Front Porch: Quiet of night fills with memories

Several years ago when I was visiting family and friends in Florida, I spent two days with a cousin I hadn’t seen in a couple of decades. As we were putting sheets on the hide-a-bed in her den, she looked over to me and said she was glad I’d be there overnight, as she sleeps so much better when someone else is in the house.
That surprised me. Evelyn was a good bit older than me, but I remembered her as something of a force of nature. She married and had a child quite young, divorced quickly after her philandering husband made it impossible to stay in the marriage. She was not going to live that way, even though that brave choice launched her into rocky financial waters.
She set out in her early 20s working and raising a child alone – back in the 1950s. Eventually she married again, and with her second husband, started a new family. They saved, no doubt at her insistence, and managed to buy land on a lake in upstate New York, where they constructed cabins, set up a waterfront recreation area and provided outdoors experiences spring, summer and early fall for city dwellers, largely from the New York metropolitan area. They worked seven days a week, and the kids pitched in, too. It was a great growing place for their children, and Evelyn learned how to do everything – from carpentry to plumbing, wiring to engine repair. And, quite frankly, she was the driving force behind their enterprise.
When she and Nick retired to Florida, life was active there, and then she nursed him through illness until he died. Their children, grandchildren and great-grandchildren lived close by, so she was never without family or something to do. A strong woman. Even when I visited, she insisted on driving us to a restaurant for dinner, although it was just a few weeks after she’d had a mastectomy. And she apologized for not cooking the meal herself.
She considered life to be good. Yet, evenings and nighttime were hard. That’s when the quiet in the house wasn’t so benign, because it was in the evenings that she and Nick would catch up with one another and then, later, feel the presence of the other sleeping alongside.
My mother lived for 17 years after my father died. She left Miami and came to Spokane, where she worked as a buyer for The Crescent. She belonged to a number of civic and fraternal organizations, was active in her church and attended all sorts of entertainment events in town. I once asked her why she didn’t just come home and relax occasionally after work.
It was because that was the worst time. There was nobody to debrief with at the end of the day, not with the kind of detail that friends are likely to want to hear. There was no one to smile with over a shared memory and no one whose breathing she could sync with her own at night. No other heartbeat in the house when it’s dark and still.
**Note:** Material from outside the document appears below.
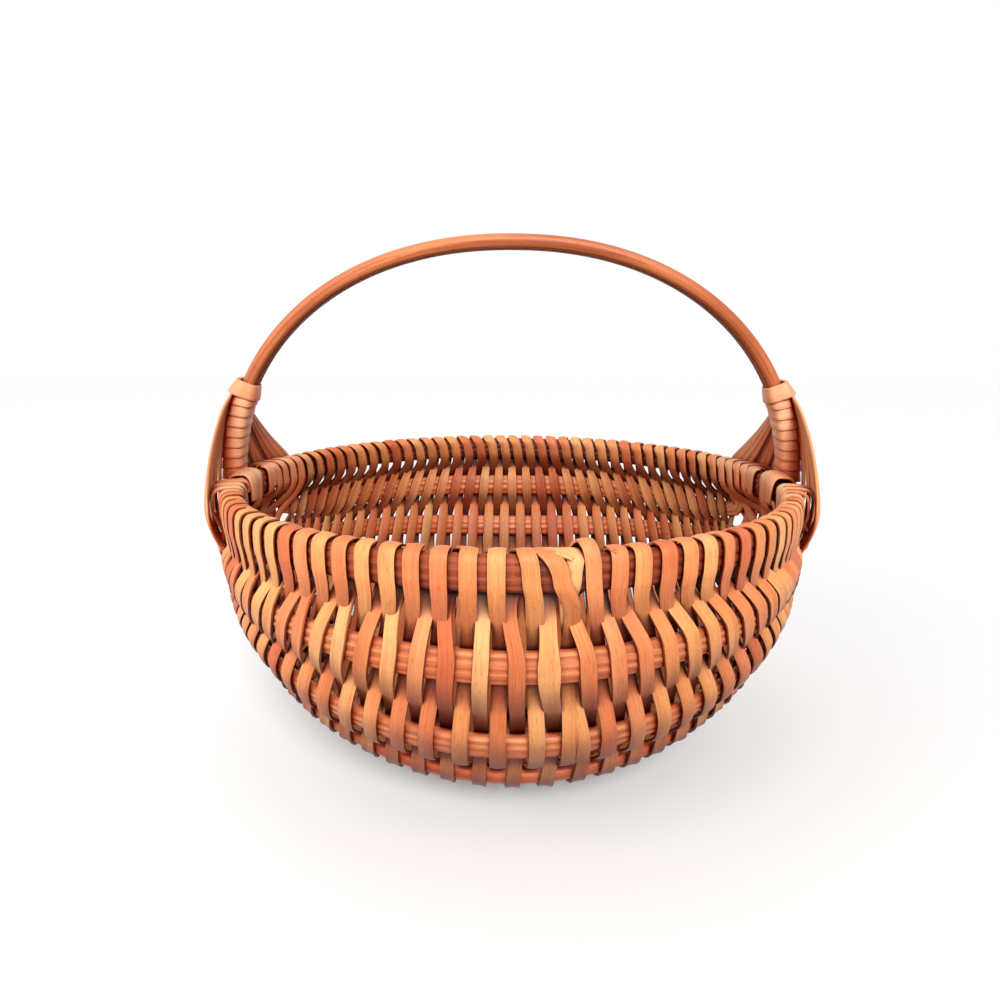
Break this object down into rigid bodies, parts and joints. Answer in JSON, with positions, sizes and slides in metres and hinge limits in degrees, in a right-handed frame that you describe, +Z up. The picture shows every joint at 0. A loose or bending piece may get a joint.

I quickly volunteered, “Well, you can call me at night, Mom.” I knew as I said that it was a hollow offer. Evenings and nighttime were when I was putting dinner on the table, taking kids places, overseeing homework, bedtime routines for our sons and – oh, yes – catching up with my own husband. Mom and I spoke a lot, but, realistically, not at night.
Since then, a number of friends of mine have lost their husbands, and while I haven’t asked any of them about this, a couple have volunteered that evenings and nighttime are the most difficult, even for those who did things independently at home in the evenings. He might be in the garage tinkering with something; she might be filling the week’s pill containers and doing other chores in the kitchen.
“But I always knew he was there, could hear the sounds, could feel that he was at home at the end of the day,” one friend said.
At first, after you lose your spouse, everything seems unbearable all the time. But then a new normal happens. That same friend said she didn’t know why it was so much less awful in the morning or during the day, but the silence, the absence is so much more palpable at night.
There’s no solution to this, I suppose, except maybe phoning someone who is now alone, in the evening, rather than during the day, and just asking how the day went. And listening in detail. A poor substitute, but it’s something.
Sometimes in the evening when I see my husband maybe working at his desk or coming in from the yard or reading a book in his reading chair, I’ll just go over and plant a kiss on the top of his head or back of his neck. For no reason precisely. Except that he’s still with me, and I still can.